For the material that follows, list every line containing the word "type".

Dataset excerpt:
========================================

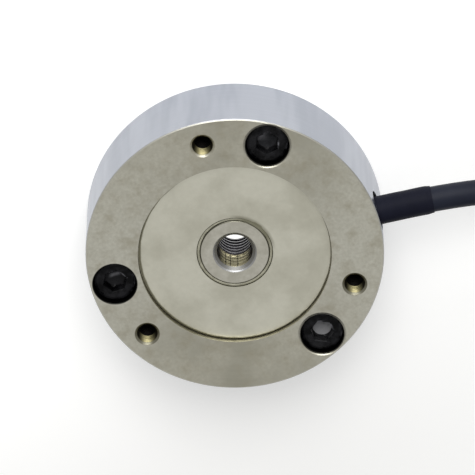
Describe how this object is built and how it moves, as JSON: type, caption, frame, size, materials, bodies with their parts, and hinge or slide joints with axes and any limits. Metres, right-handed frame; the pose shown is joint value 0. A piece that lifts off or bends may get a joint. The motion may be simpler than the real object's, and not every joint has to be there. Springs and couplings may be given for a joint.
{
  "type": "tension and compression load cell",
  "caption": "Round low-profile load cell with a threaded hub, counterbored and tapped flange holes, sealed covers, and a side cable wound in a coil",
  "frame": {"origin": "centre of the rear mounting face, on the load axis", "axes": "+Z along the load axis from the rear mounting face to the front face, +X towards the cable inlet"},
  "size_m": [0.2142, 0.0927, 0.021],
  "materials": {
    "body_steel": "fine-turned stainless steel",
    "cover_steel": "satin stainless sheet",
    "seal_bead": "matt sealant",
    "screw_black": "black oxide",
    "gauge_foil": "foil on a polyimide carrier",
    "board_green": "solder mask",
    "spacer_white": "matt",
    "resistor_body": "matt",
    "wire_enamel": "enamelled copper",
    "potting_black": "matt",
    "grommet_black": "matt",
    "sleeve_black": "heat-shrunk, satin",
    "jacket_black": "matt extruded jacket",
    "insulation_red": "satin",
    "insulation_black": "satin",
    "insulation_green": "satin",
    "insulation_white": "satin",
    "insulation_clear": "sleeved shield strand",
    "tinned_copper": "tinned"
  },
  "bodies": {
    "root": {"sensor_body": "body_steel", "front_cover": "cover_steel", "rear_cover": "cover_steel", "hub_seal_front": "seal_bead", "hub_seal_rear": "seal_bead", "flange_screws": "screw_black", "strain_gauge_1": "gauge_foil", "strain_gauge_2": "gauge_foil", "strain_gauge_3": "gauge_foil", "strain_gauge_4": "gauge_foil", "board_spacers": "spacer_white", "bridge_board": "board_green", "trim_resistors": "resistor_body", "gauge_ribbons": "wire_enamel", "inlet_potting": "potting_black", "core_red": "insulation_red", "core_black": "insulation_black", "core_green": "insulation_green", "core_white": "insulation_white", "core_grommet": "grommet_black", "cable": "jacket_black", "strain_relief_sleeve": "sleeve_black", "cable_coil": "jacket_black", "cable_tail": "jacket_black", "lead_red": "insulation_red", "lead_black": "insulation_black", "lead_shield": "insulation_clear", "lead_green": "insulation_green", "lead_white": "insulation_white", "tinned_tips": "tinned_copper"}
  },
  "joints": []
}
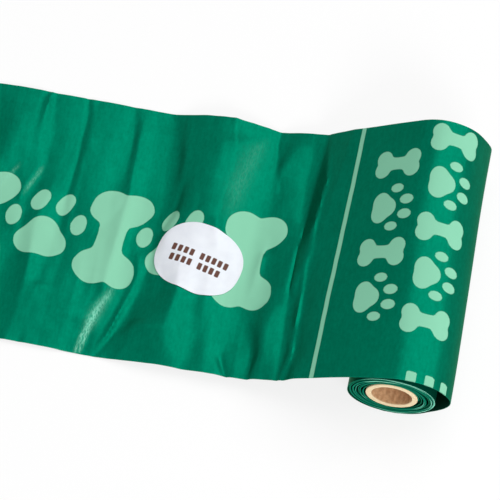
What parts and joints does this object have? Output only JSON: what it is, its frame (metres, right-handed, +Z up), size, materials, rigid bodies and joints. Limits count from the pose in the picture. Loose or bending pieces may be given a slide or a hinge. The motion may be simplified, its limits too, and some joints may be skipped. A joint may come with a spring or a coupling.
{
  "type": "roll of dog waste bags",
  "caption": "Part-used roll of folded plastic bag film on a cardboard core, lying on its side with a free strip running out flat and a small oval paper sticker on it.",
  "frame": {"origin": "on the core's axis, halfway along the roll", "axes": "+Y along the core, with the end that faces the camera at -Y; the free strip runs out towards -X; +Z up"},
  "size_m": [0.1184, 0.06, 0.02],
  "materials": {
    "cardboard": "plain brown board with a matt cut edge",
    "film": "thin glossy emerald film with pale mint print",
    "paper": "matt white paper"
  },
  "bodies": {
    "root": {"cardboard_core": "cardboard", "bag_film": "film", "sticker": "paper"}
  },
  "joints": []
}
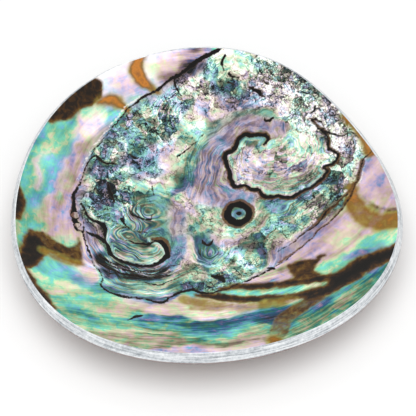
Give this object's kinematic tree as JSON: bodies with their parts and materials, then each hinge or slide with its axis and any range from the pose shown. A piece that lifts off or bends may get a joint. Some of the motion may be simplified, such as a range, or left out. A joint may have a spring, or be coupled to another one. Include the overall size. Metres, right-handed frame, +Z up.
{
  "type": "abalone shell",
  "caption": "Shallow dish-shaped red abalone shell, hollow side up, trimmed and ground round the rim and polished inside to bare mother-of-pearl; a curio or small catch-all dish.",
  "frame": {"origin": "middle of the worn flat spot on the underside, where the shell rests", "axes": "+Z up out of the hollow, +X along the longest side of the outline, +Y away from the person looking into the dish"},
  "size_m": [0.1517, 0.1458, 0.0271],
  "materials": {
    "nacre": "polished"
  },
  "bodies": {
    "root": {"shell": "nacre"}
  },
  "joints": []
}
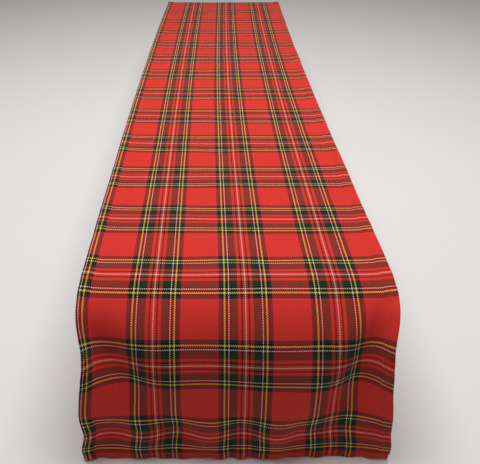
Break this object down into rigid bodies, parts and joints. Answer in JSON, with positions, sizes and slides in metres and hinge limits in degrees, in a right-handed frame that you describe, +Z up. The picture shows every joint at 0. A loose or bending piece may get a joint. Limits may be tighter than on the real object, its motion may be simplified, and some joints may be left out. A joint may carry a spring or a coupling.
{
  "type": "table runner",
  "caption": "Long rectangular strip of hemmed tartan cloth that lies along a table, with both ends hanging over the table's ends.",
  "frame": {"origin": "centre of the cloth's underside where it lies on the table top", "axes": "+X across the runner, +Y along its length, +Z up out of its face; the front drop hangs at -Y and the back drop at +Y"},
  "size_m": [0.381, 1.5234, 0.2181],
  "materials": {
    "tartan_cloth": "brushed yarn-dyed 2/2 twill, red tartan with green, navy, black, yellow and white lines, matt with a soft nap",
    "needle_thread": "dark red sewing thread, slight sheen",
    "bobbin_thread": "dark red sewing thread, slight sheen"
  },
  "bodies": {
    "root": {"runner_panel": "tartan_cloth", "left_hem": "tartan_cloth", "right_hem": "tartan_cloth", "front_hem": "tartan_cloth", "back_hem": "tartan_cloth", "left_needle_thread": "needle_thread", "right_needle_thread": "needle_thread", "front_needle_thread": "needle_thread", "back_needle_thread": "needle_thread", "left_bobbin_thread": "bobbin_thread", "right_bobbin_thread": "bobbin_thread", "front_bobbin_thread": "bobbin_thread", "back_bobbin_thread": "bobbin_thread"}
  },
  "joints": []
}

========================================

# Complete output:
Describe how this object is built and how it moves, as JSON: type, caption, frame, size, materials, bodies with their parts, and hinge or slide joints with axes and any limits. Metres, right-handed frame; the pose shown is joint value 0. A piece that lifts off or bends may get a joint. The motion may be simpler than the real object's, and not every joint has to be there. Springs and couplings may be given for a joint.
  "type": "tension and compression load cell",
  "type": "roll of dog waste bags",
  "type": "abalone shell",
  "type": "table runner",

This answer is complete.